Start of RAW DATA

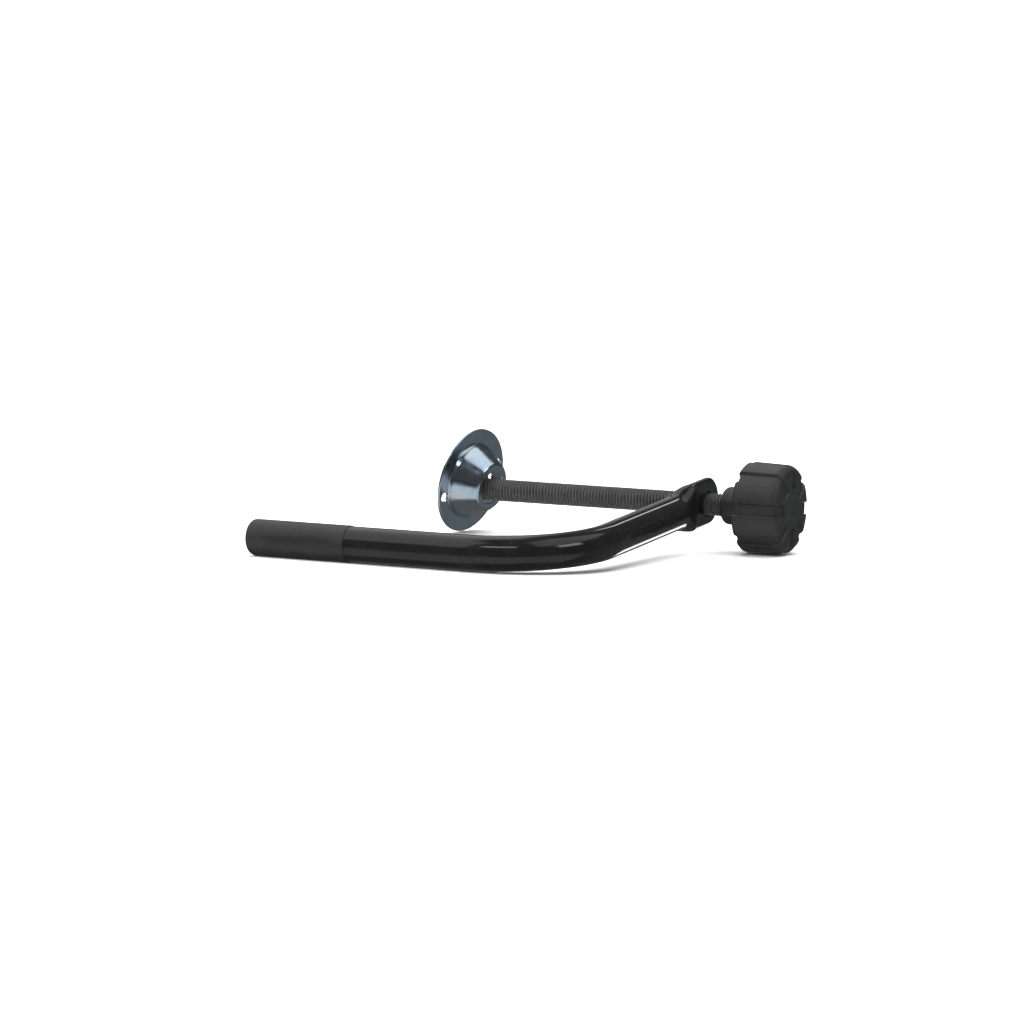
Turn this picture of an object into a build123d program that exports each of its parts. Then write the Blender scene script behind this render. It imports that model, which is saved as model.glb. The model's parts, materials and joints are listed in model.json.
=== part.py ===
from build123d import *
from math import asin, cos, radians, sin, sqrt
import os

# Door security bar: a bent tube whose crushed end rides on a long clamp screw.
# The screw has a fluted hand knob at one end and a loose, pressed swivel cup at the other.
#
# The object lies on a table at Z = 0. While it is built, X = 0 is the plane of the tube's
# short leg, +X runs along the screw towards the knob, and the screw's axis is at Y = 0.
# At the end everything is moved so that the origin is under the middle of the footprint.
# All lengths are in millimetres, and the sizes named here give angles in degrees.

# ---- Clamp screw, 1/2 in. - 13 ----
ROD_R = 6.33                 # outside radius of the thread
THREAD_CLEARANCE = 0.05      # radial gap between the thread and what runs on it
ROD_END_CHAMFER = 1.0
PIN_HOLE_LENGTH = 3 * ROD_R  # long enough to pass through the screw

# ---- Bent tube ----
TUBE_R = 9.65
TUBE_WALL = 1.65
BAR_SPACING = 177.8          # from the long leg's axis to the screw's axis
LONG_LEG = 185.0             # from the short leg's axis to the tube's open end
BEND_R = 57.15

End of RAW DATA

Restate the whole listing exactly, leaving out nothing.

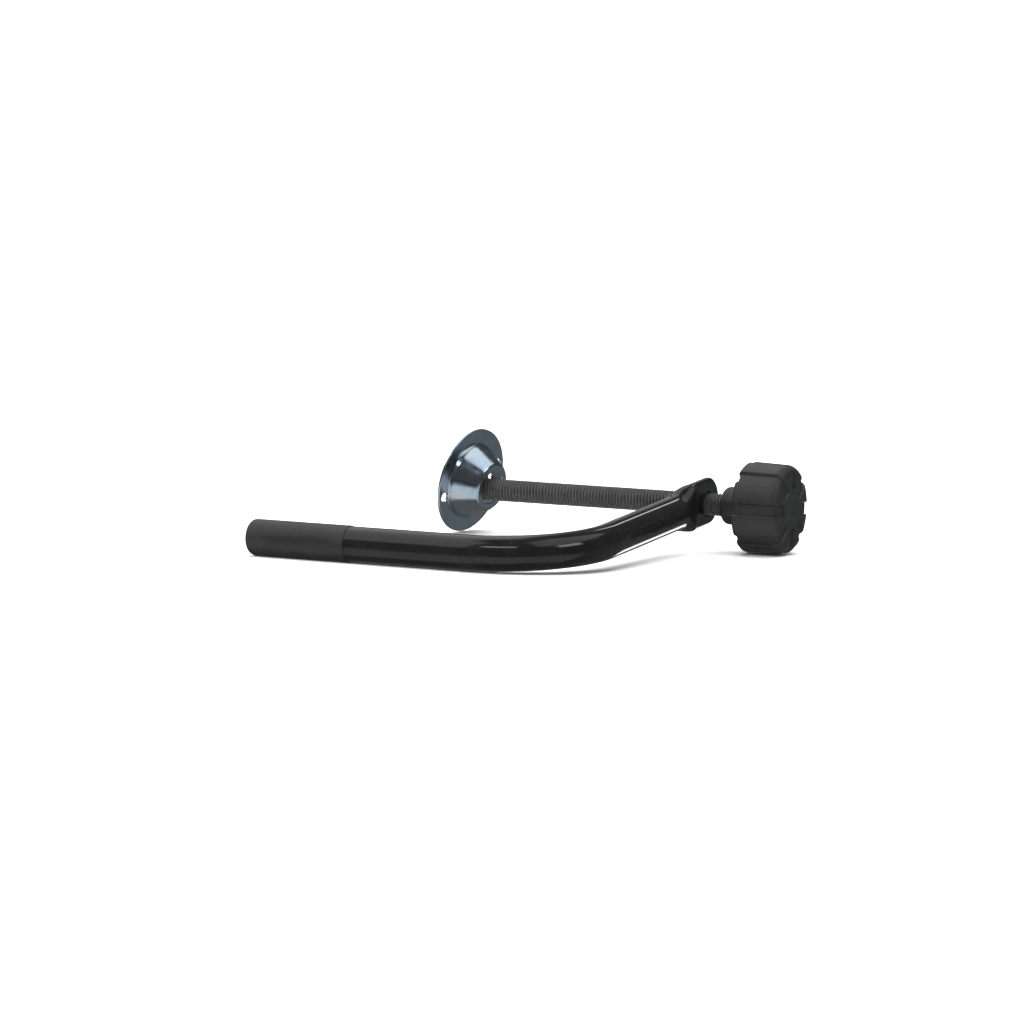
Turn this picture of an object into a build123d program that exports each of its parts. Then write the Blender scene script behind this render. It imports that model, which is saved as model.glb. The model's parts, materials and joints are listed in model.json.
=== part.py ===
from build123d import *
from math import asin, cos, radians, sin, sqrt
import os

# Door security bar: a bent tube whose crushed end rides on a long clamp screw.
# The screw has a fluted hand knob at one end and a loose, pressed swivel cup at the other.
#
# The object lies on a table at Z = 0. While it is built, X = 0 is the plane of the tube's
# short leg, +X runs along the screw towards the knob, and the screw's axis is at Y = 0.
# At the end everything is moved so that the origin is under the middle of the footprint.
# All lengths are in millimetres, and the sizes named here give angles in degrees.

# ---- Clamp screw, 1/2 in. - 13 ----
ROD_R = 6.33                 # outside radius of the thread
THREAD_CLEARANCE = 0.05      # radial gap between the thread and what runs on it
ROD_END_CHAMFER = 1.0
PIN_HOLE_LENGTH = 3 * ROD_R  # long enough to pass through the screw

# ---- Bent tube ----
TUBE_R = 9.65
TUBE_WALL = 1.65
BAR_SPACING = 177.8          # from the long leg's axis to the screw's axis
LONG_LEG = 185.0             # from the short leg's axis to the tube's open end
BEND_R = 57.15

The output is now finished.